Settings for gateway partition leader awareness health indicator:

  • management.health.gateway-partitionleaderawareness.enabled=true - Enables (default) or disables this health indicator (and its liveness counterpart).
  • management.health.liveness.gateway-partitionleaderawareness.maxdowntime=5m - Defines the maximum downtime before the liveness health indicator for partition leader awareness will flip. In other words, this health indicator will report DOWN after the gateway was unaware of partition leaders for more than five minutes.

Disk space#

This is arguably the least critical health indicator given the standalone gateway does not write to disk. The only exception may be the writing of log files, which depend on the log configuration.

Settings for disk space health indicator:

  • management.health.diskspace.enabled=true - Enables (default) or disables this health indicator (and its liveness counterpart).
  • management.health.diskspace.threshold=10MB - Defines the threshold for the required free disk space.
  • management.health.diskspace.path=. - Defines the path for which the free disk space is examined.
  • management.health.liveness.diskspace.threshold=1MB - Defines the threshold for the required free disk space for liveness.
  • management.health.liveness.diskspace.path=. - Defines the path for which the free disk space for liveness is examined.

Memory#

This health indicator examines free memory (heap).
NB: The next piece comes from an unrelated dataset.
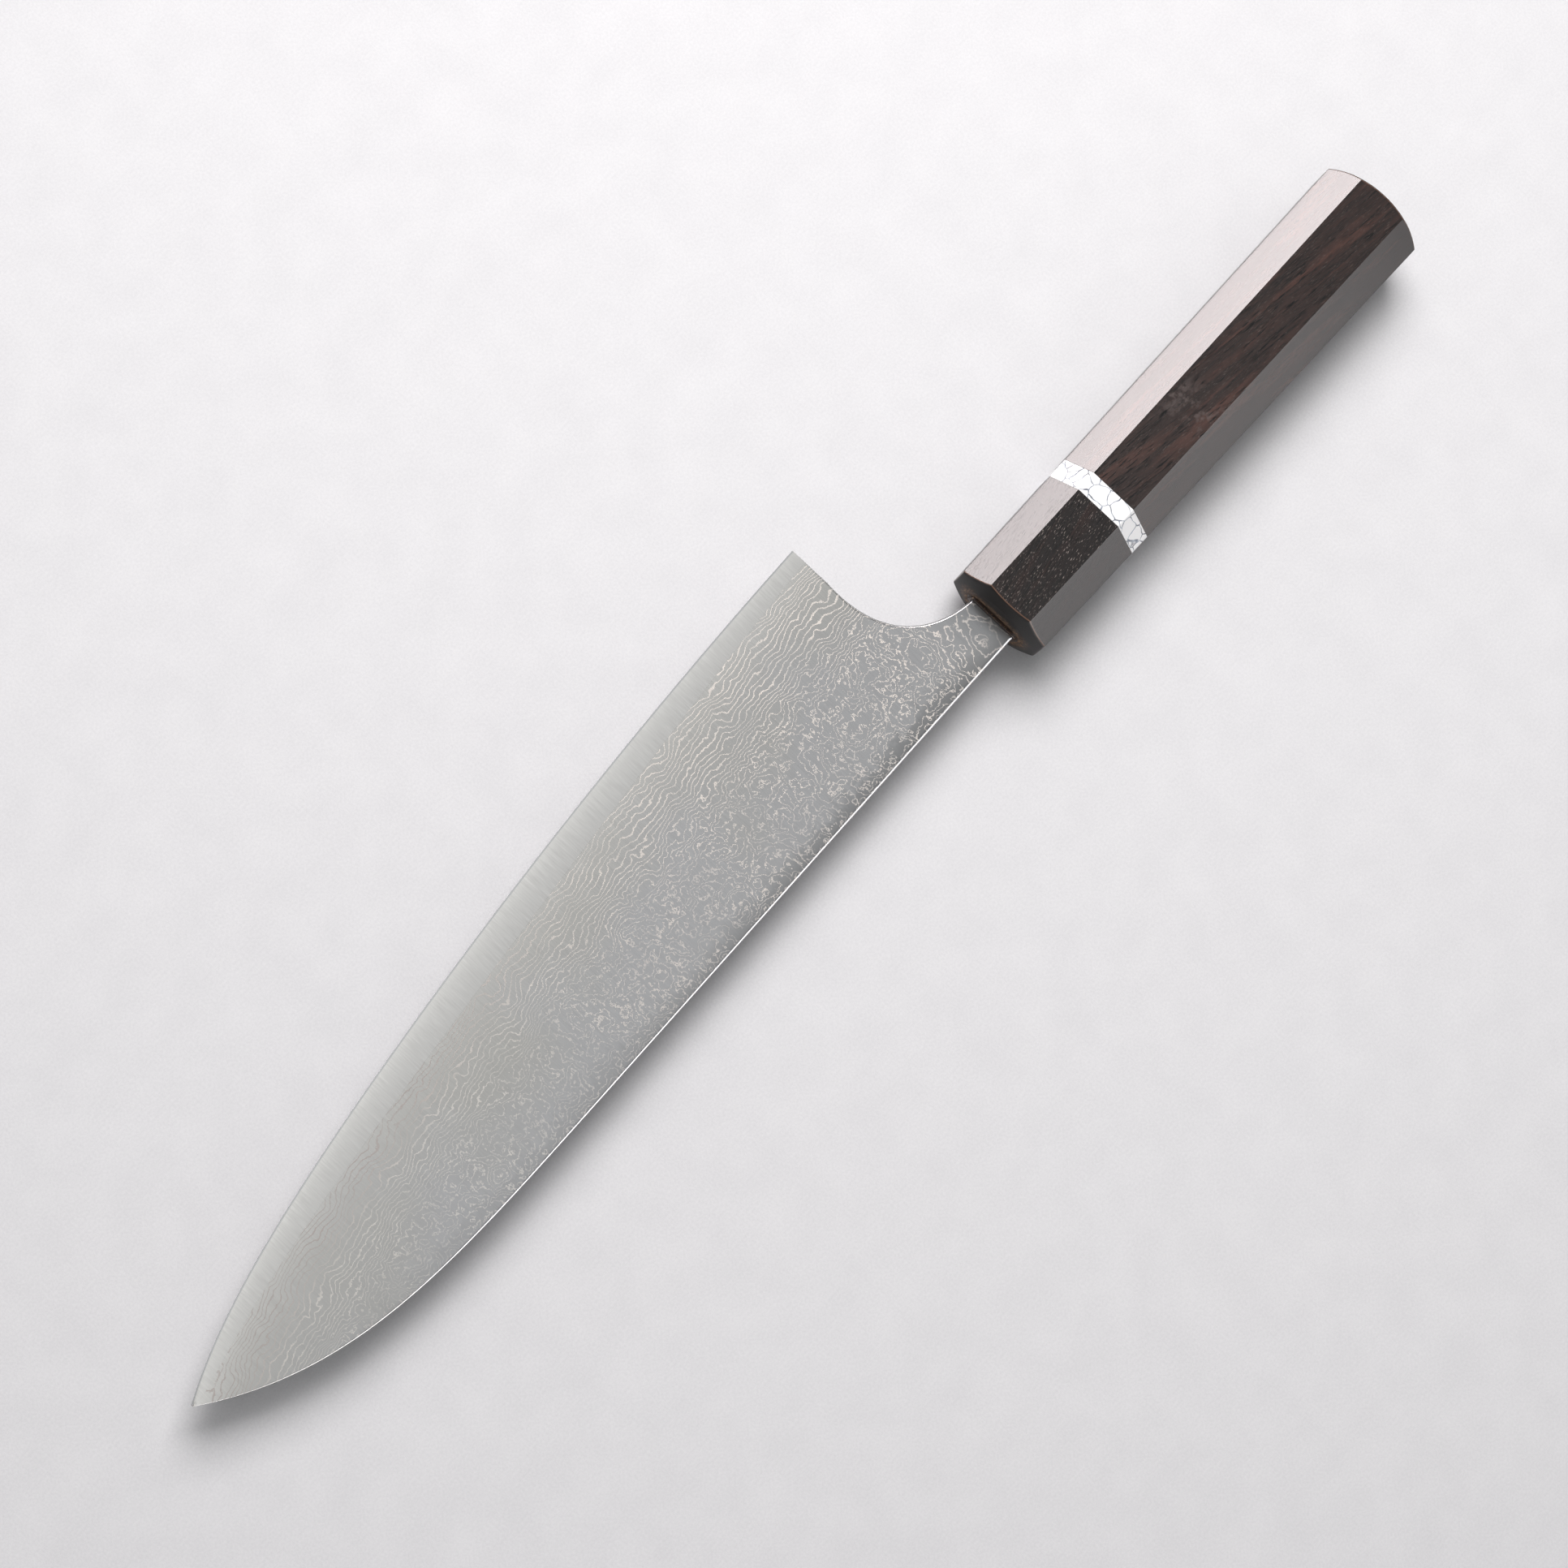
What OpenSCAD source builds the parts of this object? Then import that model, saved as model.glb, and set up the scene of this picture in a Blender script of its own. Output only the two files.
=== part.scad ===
// Japanese chef knife (gyuto): a three-layer blade with a hidden stick tang in an
// octagonal wooden handle with a ferrule and a stone spacer ring.
//
// The knife lies on its left side. +X runs from the handle to the tip, +Y towards
// the spine and +Z out of the right face. The design is drawn with x = 0 at the
// front corners of the ferrule and with the handle's axis on y = z = 0, then placed
// so that the origin is at the bottom centre of the whole knife.

/* [Blade outline] */
// Length of the cutting edge, heel to tip in a straight line
edge_length = 240; // [210:1:270]
// How far the heel stands in front of the ferrule's front corners
heel_x = 23; // [20:0.5:30]
// How far the heel drops below the handle's axis
heel_drop = 45.7; // [38:0.1:50]
// How far the tip lies below the handle's axis
tip_drop = 12.9; // [6:0.1:18]
// Height of the spine above the handle's axis at the ferrule
neck_top = 6.2; // [5:0.1:8]
// Depth of the neck's underside below the handle's axis at the ferrule
neck_bottom = 7; // [5:0.1:8]
// Rise of the spine per millimetre of length
spine_rise = 0.0121; // [0:0.0001:0.02]
// Where the spine starts to fall towards the tip
spine_fall_x = 141; // [100:1:180]
// Power of the spine's fall: higher keeps it straight for longer
spine_fall_power = 4.2; // [2:0.1:6]
// Height above the heel at which the straight choil starts to curve
choil_straight = 11.3; // [5:0.1:20]

/* [Blade section] */
// Thickness of the spine at the neck
spine_neck = 2.3; // [1.8:0.1:4]
// Thickness of the spine at the tip
spine_tip = 0.5; // [0.3:0.05:1]
// Power of the convex grind between edge and spine
grind_power = 1.7; // [1.2:0.1:2.5]
// Width of the sharpened bevel on each side of the edge
bevel_width = 0.55; // [0.3:0.05:1.5]
// Half the thickness behind the sharpened bevel
bevel_half = 0.11; // [0.08:0.01:0.25]
// Radius of the eased corners of the spine
spine_round = 0.5; // [0.2:0.05:0.6]
// Width of the bare core steel along the edge at the heel
strip_heel = 4.5; // [3:0.1:10]
// Extra width of the bare core steel at mid-blade
strip_belly = 4; // [0:0.1:8]

/* [Tang] */
// Length of the tang behind the ferrule's front corners
tang_length = 102; // [80:1:115]
// Height of the tang at its rear end
tang_end_height = 6; // [4:0.5:9]

/* [Handle] */
// Width of the octagon along Y at the ferrule
handle_front_w = 26; // [22:0.1:28]
// Width of the octagon along Y at the butt
handle_butt_w = 28.7; // [24:0.1:30]
// Height of the octagon along Z at the ferrule
handle_front_h = 24.6; // [20:0.1:27]
// Height of the octagon along Z at the butt
handle_butt_h = 27.2; // [22:0.1:29]
// Leg of the octagon's corner bevels at the ferrule
octagon_leg_front = 6.8; // [5:0.1:8]
// Leg of the octagon's corner bevels at the butt
octagon_leg_butt = 7.5; // [5:0.1:9]
// Length of the handle's flats, from the front corners to the butt corners
handle_length = 138.6; // [125:0.1:150]
// Radius of the domed butt
butt_dome_radius = 28; // [22:1:60]
// Length of the ferrule's flats
ferrule_length = 32.1; // [25:0.1:40]
// Thickness of the spacer ring
ring_thickness = 5.6; // [3:0.1:8]
// Radius of the ferrule's flat front face, inside its turned chamfer
front_face_radius = 9.1; // [8:0.1:11]
// Depth of the turned chamfer from the front face to the octagon's corners
front_chamfer_depth = 1.6; // [1:0.1:2.5]

/* [Joinery] */
// Radius of the dowel that joins ferrule, ring and body
dowel_radius = 8; // [7:0.1:9]
// Distance from the ferrule's front corners to the dowel's front end
dowel_front = 12; // [8:0.5:20]
// Length of the dowel
dowel_length = 100; // [95:1:110]
// Width of the slot in the ferrule's mouth, along Y
mouth_width = 16; // [15:0.1:17]
// Height of the slot in the ferrule's mouth, along Z
mouth_height = 6.4; // [5:0.1:8]
// How far the sealant stands out of the ferrule's mouth
sealant_proud = 0.5; // [0.2:0.1:1]

/* [Hidden] */

lip = 0.03;             // step where a layer of steel thins out to nothing
fit_gap = 0.02;         // gap between the tang and what is cast or cut round it
choil_lip = 0.25;       // how far the core stands out below the cladding along the choil
reach = 200;            // larger than any part of the handle

tip_x = heel_x + sqrt(pow(edge_length, 2) - pow(heel_drop - tip_drop, 2));
mouth_x = front_chamfer_depth;
choil_y = choil_straight - heel_drop;
edge_end = 0.2;         // half the height of the tip's blunt end
edge_shares = [[0.185, 1], [0.615, 2], [0.2, 11]];   // [share of the rise, power]
spine_fall = neck_top + spine_rise * tip_x + tip_drop - edge_end;

// Height of the cutting edge at x; behind the heel it stays level.
function edge_y(x) = let (u = max(0, min(1, (x - heel_x) / (tip_x - heel_x))))
    -heel_drop + (heel_drop - tip_drop - edge_end)
    * (edge_shares[0][0] * pow(u, edge_shares[0][1])
       + edge_shares[1][0] * pow(u, edge_shares[1][1])
       + edge_shares[2][0] * pow(u, edge_shares[2][1]));

// Height of the spine at x.
function spine_y(x) = let (q = max(0, (x - spine_fall_x) / (tip_x - spine_fall_x)))
    neck_top + spine_rise * max(0, x) - spine_fall * pow(q, spine_fall_power);

// Thickness of the spine at x, thinning out towards the tip.
function spine_t(x) = let (u = max(0, min(1, x / tip_x)))
    spine_tip + (spine_neck - spine_tip) * (1 - u * u);

// Half the blade's thickness at a point of its outline.
function half_t(x, y) = let (
        v = max(0, y - edge_y(x)),
        height = max(bevel_width * 1.5, spine_y(x) - edge_y(x)),
        w = max(0, min(1, (v - bevel_width) / (height - bevel_width))),
        full = spine_t(x) / 2)
    v < bevel_width ? lip / 2 + (bevel_half - lip / 2) * v / bevel_width
                    : bevel_half + (full - bevel_half) * (1 - pow(1 - w, grind_power));

// Width of the bare core steel at x, measured up from the edge.
function strip_w(x) = let (
        u = max(0, min(1, (x - heel_x) / (tip_x - heel_x))),
        height = spine_y(x) - edge_y(x))
    (strip_heel + strip_belly * sin(180 * u)) * height / (height + 6);

// Half the core's thickness under the cladding.
function core_t(x) = half_t(x, edge_y(x) + strip_w(x)) - lip;

function bezier(p, t) = pow(1 - t, 3) * p[0] + 3 * pow(1 - t, 2) * t * p[1]
    + 3 * (1 - t) * t * t * p[2] + pow(t, 3) * p[3];

// Curve of the choil, from the neck's underside to the straight above the heel.
choil = [[mouth_x, -neck_bottom], [13.4, -7.9], [heel_x + 1.7, choil_y + 18.9], [heel_x, choil_y]];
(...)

Settings for memory health indicator:

  • management.health.memory.enabled=true - Enables (default) or disables this health indicator (and its liveness counterpart).
  • management.health.memory.threshold=0.1 - Defines the threshold for the required free memory. The default is 0.1 which is interpreted as 10% of max memory.
  • management.health.liveness.memory.threshold=0.01 - Defines the threshold for the required free memory for liveness. The default is 0.01 which is interpreted as 10 of max memory.